J’avais encore une autre raison de le faire : j’ai longtemps cru que le mouvement féministe #metoo, dont les racines sont aux Etats-Unis, en devenant mondial, allait aider ces femmes victimes de la violence. Or tel n’a pas été le cas. Pratiquement personne n’a osé s’exprimer contre les agissements des hommes issus de l’immigration.
En Europe, l’origine de ce phénomène n’a rien de mystérieux : c’est l’attitude générale envers les membres des minorités – quelles qu’elles soient –, qui fait que, comparés aux membres de la majorité, ils ne peuvent pratiquement jamais être mis devant leurs responsabilités. Ayant moi-même longtemps vécu en Europe, je connais très bien la situation des minorités qui y vivent, et cela, aussi, explique que le message de ce livre soit très important à mes yeux.
– A-t-il été difficile de collecter des données à l’appui de votre thèse ? En effet, les pays d’Europe occidentale n’ont de cesse de répéter qu’ils ne tiennent pas de statistiques ethniques ou confessionnelles des auteurs de délits violents.

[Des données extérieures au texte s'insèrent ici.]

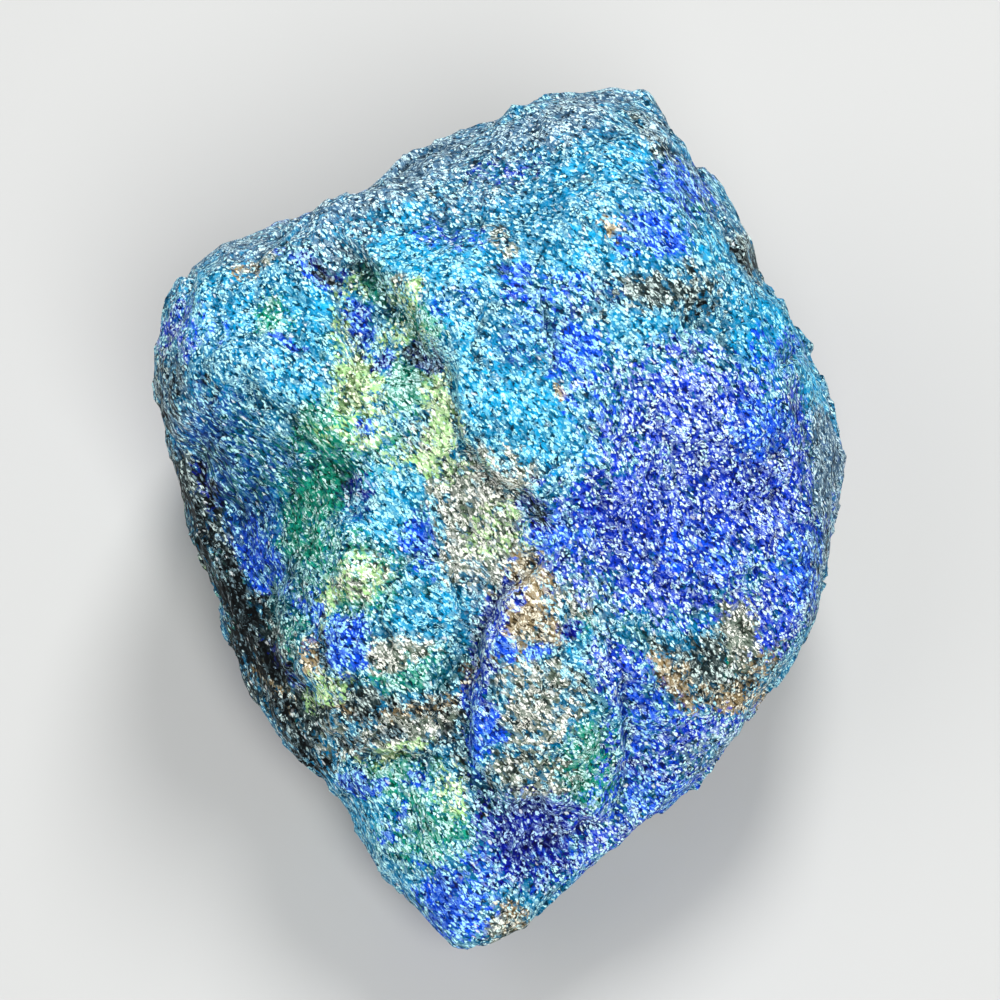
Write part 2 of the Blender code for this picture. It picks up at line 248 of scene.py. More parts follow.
def overFace(points, face):
    # height over a plane through the face's point, along its normal
    across, up, out, turn, tilt = face
    turn, tilt = math.radians(turn), math.radians(tilt)
    normal = math.cos(tilt) * (math.cos(turn) * right + math.sin(turn) * upward) + math.sin(tilt) * outward
    anchor = (across * right + up * upward) * (1 - out / stoneForm["eye"]) + out * outward
    return (points - middle - anchor) @ normal


def rimTable(steps=3600):
    # how far out the rim is at each angle: where a ray at that angle crosses the side between two corners. Also
    # the same evened out, the mean of nine angles up to 16 degrees to either side
    corners = np.array(rim)
    angles = np.arctan2(corners[:, 1], corners[:, 0])
    order = np.argsort(angles)
    corners, angles = corners[order], angles[order]
    angle = np.linspace(-math.pi, math.pi, steps + 1)
    k = np.searchsorted(angles, angle) % len(angles)
    start, run = corners[k - 1], corners[k] - corners[k - 1]
    radius = start[:, 0] * run[:, 1] - start[:, 1] * run[:, 0]
    radius /= np.cos(angle) * run[:, 1] - np.sin(angle) * run[:, 0]
    plain = np.mean([np.roll(radius[:-1], steps * turn // 360) for turn in range(-16, 17, 4)], axis=0)
    return angle, radius, np.append(plain, plain[0])


rimAngle, rimNotched, rimPlain = rimTable()


def besideLine(across, up, line):
    # distance to the nearest point of a line, the side it is on, and a share that fades to 0 at the line's ends
    line = np.array(line)
    step = np.diff(line, axis=0)
    length = np.hypot(step[:, 0], step[:, 1])
    before = np.concatenate([[0], np.cumsum(length)])
    nearest, side, along = np.full(len(across), np.inf), np.zeros(len(across)), np.zeros(len(across))
    for k in range(len(step)):
        x, y = across - line[k, 0], up - line[k, 1]
        t = np.clip((x * step[k, 0] + y * step[k, 1]) / length[k] ** 2, 0, 1)
        away = np.hypot(x - t * step[k, 0], y - t * step[k, 1])
        near = away < nearest
        side = np.where(near, np.sign(step[k, 0] * y - step[k, 1] * x), side)
        along = np.where(near, (before[k] + t * length[k]) / before[-1], along)
        nearest = np.where(near, away, nearest)
    fade = stoneForm["lineFade"]
    return nearest, side, rise(0, fade, along) * rise(1, 1 - fade, along)


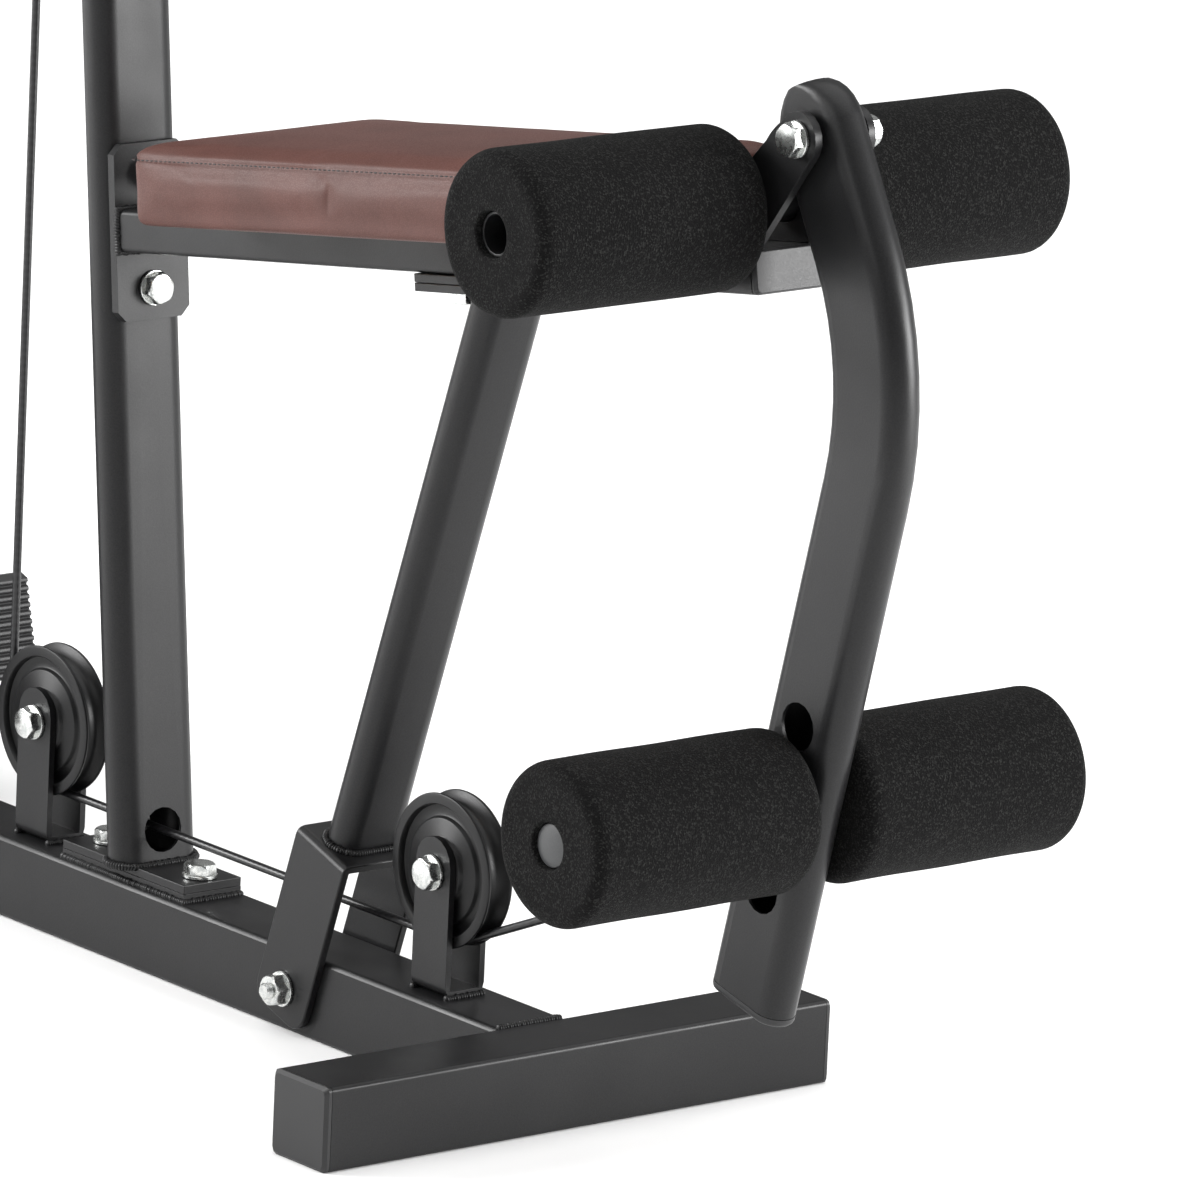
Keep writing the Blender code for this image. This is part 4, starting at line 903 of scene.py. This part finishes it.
def ovalPath(centre, width, depth, u, v, count=48):
    """points round a flat oval, u along its long way"""
    half, r = width / 2 - depth / 2, depth / 2
    path = []
    for i in range(count):
        angle = tau * i / count
        x = r * cos(angle) + (half if cos(angle) > 0 else -half)
        path.append(centre + u * x + v * (r * sin(angle)))
    return path


def weld(name, path, closed, body="frame"):
    beadsAlong(name, path, closed, weldLook["spacing"], weldLook["radius"], weldLook["flat"], 0.35, coat, body,
               "powder_coat")


def makeWelds():
    right, back = Vector((1, 0, 0)), Vector((0, 1, 0))
    beamLow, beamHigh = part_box("base_beam")
    gap, bead = 0.0004, 0.002
    for side, y in (("front", beamLow.y), ("rear", beamHigh.y)):
        path = [Vector((x, y, beamHigh.z - gap)) for x in np.linspace(-0.022, 0.022, 12)]
        weld(f"beam_weld_{side}", path, False)
        for x, word in ((beamLow.x, "left"), (beamHigh.x, "right")):
            path = [Vector((x, y, z)) for z in np.linspace(0.004, 0.046, 12)]
            weld(f"beam_weld_{side}_{word}", path, False)
    lean = atan(postLean)
    axis, square = Vector((0, -sin(lean), cos(lean))), Vector((0, cos(lean), sin(lean)))
    boltAt = (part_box("post_bracket_bolt")[0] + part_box("post_bracket_bolt")[1]) / 2
    foot = Vector((0, boltAt.y, boltAt.z)) + axis * tubeSize["postFoot"]
    width, depth = tubeSize["post"]
    weld("post_foot_weld", ovalPath(foot, width + bead, depth + bead, right, square), True)
    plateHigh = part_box("upright_foot_plate")[1]
    foot = Vector((0, frontFace + tubeSize["uprightY"] + uprightLean * plateHigh.z, plateHigh.z))
    width, depth = tubeSize["upright"]
    weld("upright_foot_weld", ovalPath(foot, width + bead, depth + bead, right, back), True)
    padLow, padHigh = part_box("beam_pad_plate")
    z = padLow.z
    corners = [(padLow.x, padLow.y), (padHigh.x, padLow.y), (padHigh.x, padHigh.y), (padLow.x, padHigh.y)]
    weld("beam_pad_weld", [Vector((x, y, z)) for x, y in corners], True)
    for name in ("front_pulley_bracket", "rear_pulley_bracket"):
        low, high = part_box(name)
        for y, word in ((low.y, "front"), (high.y, "rear")):
            weld(f"{name}_weld_{word}", [Vector((x, y, low.z)) for x in np.linspace(-0.013, 0.013, 8)], False)
    tubeRear = localBox("seat_frame_tube", seatTilt)
    turn = Matrix.Rotation(seatTilt, 3, "X")
    rear, low, high = tubeRear[1].y, tubeRear[0].z, tubeRear[1].z
    rearLow, rearHigh = rear, rear - 0.0014
    half = tubeRear[1].x
    corners = [(-half, rearLow, low), (half, rearLow, low), (half, rearHigh, high), (-half, rearHigh, high)]
    weld("flange_weld", [turn @ Vector(c) for c in corners], True)


makeWelds()
print("welds made")


# ---------- lever plug and spacers ----------

leverLook = {"lean": radians(13.6), "depth": 0.060, "width": 0.025, "wall": 0.0022, "spacerRadius": 0.0105,
             "spacerGap": 0.0003}


def makeLeverPlug():
    """black plug with a rounded face in the lever's open lower end"""
    heading = Vector((0, sin(leverLook["lean"]), -cos(leverLook["lean"])))
    across, right = Vector((0, -heading.z, heading.y)), Vector((1, 0, 0))
    points = [v.co for v in frame["nodes"]["lever"].data.vertices]
    reach = max(p.dot(heading) for p in points)
    rim = [p.dot(across) for p in points if p.dot(heading) > reach - 0.0002]
    centre = heading * reach + across * (min(rim) + max(rim)) / 2
    wall = leverLook["wall"]
    steps = [(-0.010, wall), (0.0003, wall), (0.0003, 0.0), (0.0028, 0.0), (0.0040, 0.0004), (0.0048, 0.0012),
             (0.0053, 0.0024), (0.0056, 0.0045), (0.0057, 0.0080)]
    rings = [ovalPath(centre + heading * along, leverLook["depth"] - 2 * inset, leverLook["width"] - 2 * inset,
                      across, right) for along, inset in steps]
    piece = place("lever_end_plug", meshOf("lever_end_plug", rings), capPlastic, 35)
    settle(piece, "lever", "black_plastic")


def makeSpacers():
    """nylon rings on the pivot bolt that keep the lever off its cheeks"""
    low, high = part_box("pivot_bolt")
    centre = Vector((0, (low.y + high.y) / 2, (low.z + high.z) / 2))
    gap = leverLook["spacerGap"]
    inner, outer = leverLook["width"] / 2 + gap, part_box("pivot_cheek_right")[0].x - gap
    bore, radius = boltSize["shank"] + gap, leverLook["spacerRadius"]
    for side, word in ((-1, "left"), (1, "right")):
        ring = [(side * inner, bore), (side * inner, radius), (side * outer, radius), (side * outer, bore)]
        rings = [[centre + p for p in r] for r in turned(ring, 48)]
        piece = place(f"pivot_spacer_{word}", meshOf("spacer", rings, closed=True), capPlastic, 30)
        settle(piece, "frame", "black_plastic")


makeLeverPlug()
makeSpacers()
print("lever plug and spacers made")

– Dans la collecte des données, je me suis, moi aussi, heurtée à des murs, tout comme les journalistes et autres chercheurs. Citons notamment la Belgique, l’Allemagne, la Suède, la Hollande ou la France. Effectivement, dans presque tous les cas, les autorités de ces pays vous répondent qu’il n’existe pas de statistiques en fonction du pays d’origine ou de l’appartenance confessionnelle. J’ai donc dû me montrer créative. Outre l’exploitation des moindres données fournies par les autorités européennes, j’ai parlé à des quantités de reporters, de journalistes, et j’ai rendu visite aux victimes elles-mêmes. Parmi les informateurs avec lesquels je me suis entretenue, il y a aussi des acteurs gouvernementaux, ainsi que des employés des forces de l’ordre habitués aux quartiers d’immigrés. Si je m’étais contentée des données fournies par les autorités, il est certain que je n’aurais vu le paysage que par le petit bout de la lorgnette.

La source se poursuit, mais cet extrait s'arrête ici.